Don’t worry about that rental car you got stuck while doing donuts at low tide. We thought it was wicked funny. The good folks with police, fire, and environmental services were happy to help. That server you asked to take your order in a “real Maine accent?” They loved that. And your 10% tip. Just another workday in Vacationland.
Jokes aside, Maine’s reliance upon tourism drives and worsens structural inequalities in our state, most notably with affordable housing. We face a housing crisis driven in no small part by an explosion of short-term rentals, effectively pricing middle- and working-class Mainers out of desirable communities.

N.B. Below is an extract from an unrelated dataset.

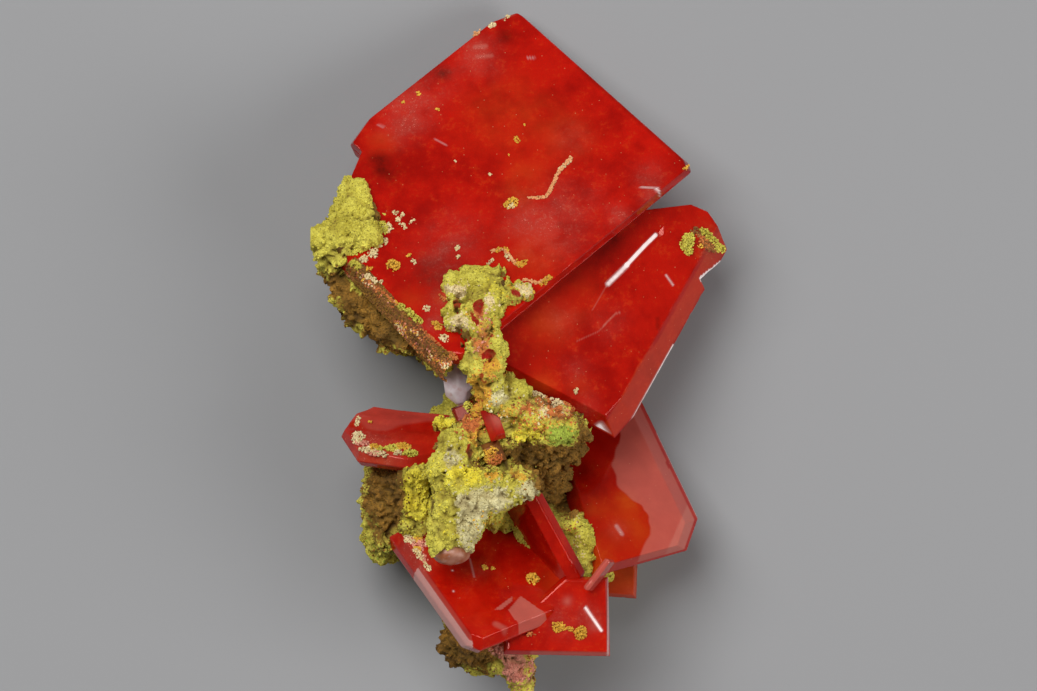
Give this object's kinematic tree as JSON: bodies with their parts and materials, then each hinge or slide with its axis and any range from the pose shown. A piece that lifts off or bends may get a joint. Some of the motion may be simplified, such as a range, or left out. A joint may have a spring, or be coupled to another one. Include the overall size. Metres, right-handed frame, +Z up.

At the state level, the numbers are astounding: 72% of Maine’s vacant housing units are set aside for seasonal, recreational or occasional use.
A slogan on a license plate is not solely to blame for such complex social problems. But symbolically, Vacationland conveys that Maine is a place you enjoy without ever having to commit.
Maine needs people who will put down roots, and care for those who already have. And no, we should not put “Staycationland” on the license plate as was proposed in 2019, because that is objectively awful. Folks who register their cars here aren’t on vacation – stay or otherwise.
Dirigo. I lead. That is what should replace Vacationland. It’s already our state motto. It’s powerful, simple, Latin. More importantly, it captures the essence of a state in which hardworking,, resilient people make a commitment to Maine and collaborate to map out its future. Whatever you think about the proposed plate design, perhaps we can agree on this.